9. – Mais le moment est venu de nous demander ce que sera la poésie de demain. Disons tout de suite qu’elle ne sera certainement pas la fille de celle d’aujourd’hui, si soucieuse de ne s’adresser ni à l’humanité, ni même à une aristocratie, rejeton qu’elle est d’une bourgeoisie universelle à son déclin.

 

10. – La poésie de demain naîtra de la transmutation scientifique et sociale qui s’accomplit sous nos yeux. La grande guerre, dernier ou avant-dernier soubresaut du capitalisme et de l’impérialisme, attend encore son aède. Qu’elle s’arme donc pacifiquement de patience.

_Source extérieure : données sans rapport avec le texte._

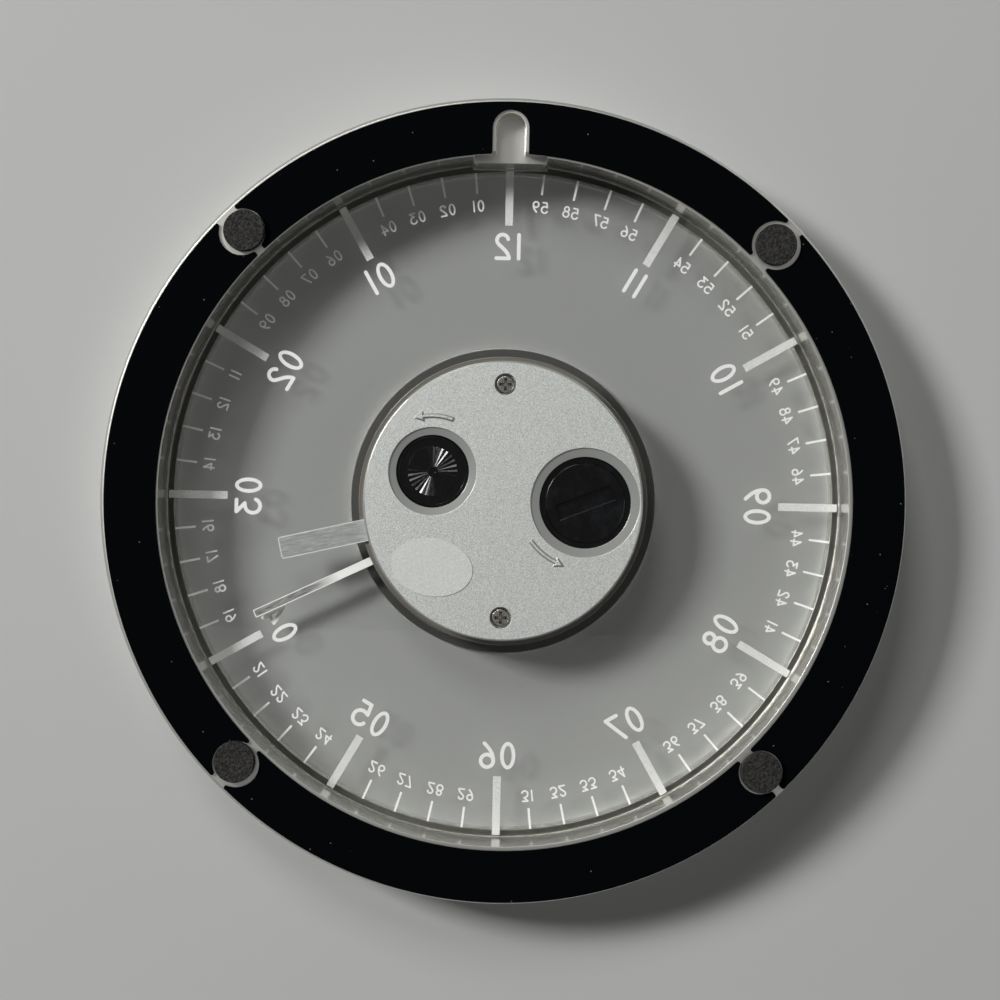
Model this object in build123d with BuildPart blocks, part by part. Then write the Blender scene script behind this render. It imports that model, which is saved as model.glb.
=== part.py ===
from build123d import *
import math
import os

# A mystery clock: a metal ring holds a clear dial, and the hands ride on two toothed rings that turn
# round a small sealed housing in the middle of the dial, so that nothing seems to drive them.
# Millimetres. The dial faces -Y, twelve o'clock is +Z and three o'clock is +X. The origin is on the
# dial's axis, midway through the clock's thickness.

# Driving dimensions of the ring
ring_outer_r = 63.0
ring_width = 9.0
ring_depth = 10.0
ring_edge_break = 0.45
lip_width = 1.05
lip_depth = 2.0

# Feet and the sheet on the ring's back
foot_r = 3.2
foot_height = 1.2
foot_angles = (45.0, 135.6, 225.2, 314.6)
foot_pitch_share = 0.52
foot_edge_share = 0.12
backing_thickness = 0.4
backing_outer_margin = 0.53
backing_inner_margin = 0.45
backing_shift = 0.18
backing_cutout_clearance = 0.5
cutout_clearance_shares = (0.96, 1.3, 0.5, 0.96)
cutout_shift = 0.5
cutout_shift_shares = ((0.8, -0.24), (-0.2, 0), (0, -0.2), (-0.28, -0.76))
backing_neck = 1.4
backing_slot_clearance = 0.55
backing_corner_r = 0.3

# Hanging slot and dial key at twelve o'clock
slot_width = 4.6
slot_depth = 2.4
slot_wall_share = 0.27
key_width = 11.5
key_height = 0.8
key_relief = 0.55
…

Ce sont les conséquences spirituelles des évènements et non les évènements eux-mêmes qui suscitent les inspirés. La révolution russe voudrait créer de toutes pièces son chantre. Mais ce n’est pas par l’application mécanique d’une doctrine matérialiste, que l’on appelle à la vie un ordre social nouveau, encore moins un poète.

 

11. – Cette poésie qui sera, bien entendu, tout le contraire d’un art didactique, contribuera dans une large mesure à réaliser la synthèse intérieure des grandes découvertes de la physico-chimie, de l’astronomie et aussi de la préhistoire et de l’histoire archaïque. Le monde égéen, sumérien et asianique, sort lentement du tombeau. On commence à déchiffrer les écritures ibériques, minoennes, étrusques. À l’antique prestige oriental, les terres d’occident opposent déjà un passé qui s’étend de la mer des Sargasses aux rivages hamitique, ionien et juif de la Méditerranée. La mythique unité du monde prend de plus en plus figure de réalité appelée à exercer une influence immesurable sur l’unification religieuse et politique de la petite planète Terre.

 

12. – Une nouvelle mystique s’élabore qui, parlant de bases scientifiquement éprouvées, semble, à travers une métaphysique nouvelle, devoir rejoindre les dogmes anciens et y reconnaître, pénétrée d’intuition cartésienne (car le « rationaliste » Descartes est un des ancêtres de l’intuitionnisme moderne), à la fois l’alpha et l’oméga de la Raison Pure.

 

13. – La forme de la poésie nouvelle sera vraisemblablement celle de la Bible : une large prose martelée en versets.

 

14. – Il est possible aussi que rien de tout cela n’arrive et que la petite poésie étique d’aujourd’hui soit le radotage de l’épuisement définitif et de la sénilité. Mais ce serait là le signe non pas du tarissement d’un art, mais de la fin d’une humanité. Qui sait ? peut-être sommes-nous beaucoup plus vieux, et plus blasés, et plus éloignés de Dieu que nous ne pensons, que ne le pensait le Timée de Platon lui-même. S’il en est ainsi, il ne nous reste plus qu’à souhaiter qu’apparaisse du moins un nouvel Ézéchiel et qu’il sache aussi bien que l’ancien hurler au milieu des éclairs : voici la fin ! La fin vient sur les quatre extrémités du pays ! Maintenant, la fin vient sur toi.

 

 

 

O. V. de L. MILOSZ.

 

Paru dans O. V. de L. Milosz (1877-1939),

collection Les Lettres, Éditions André Silvaire, 1959.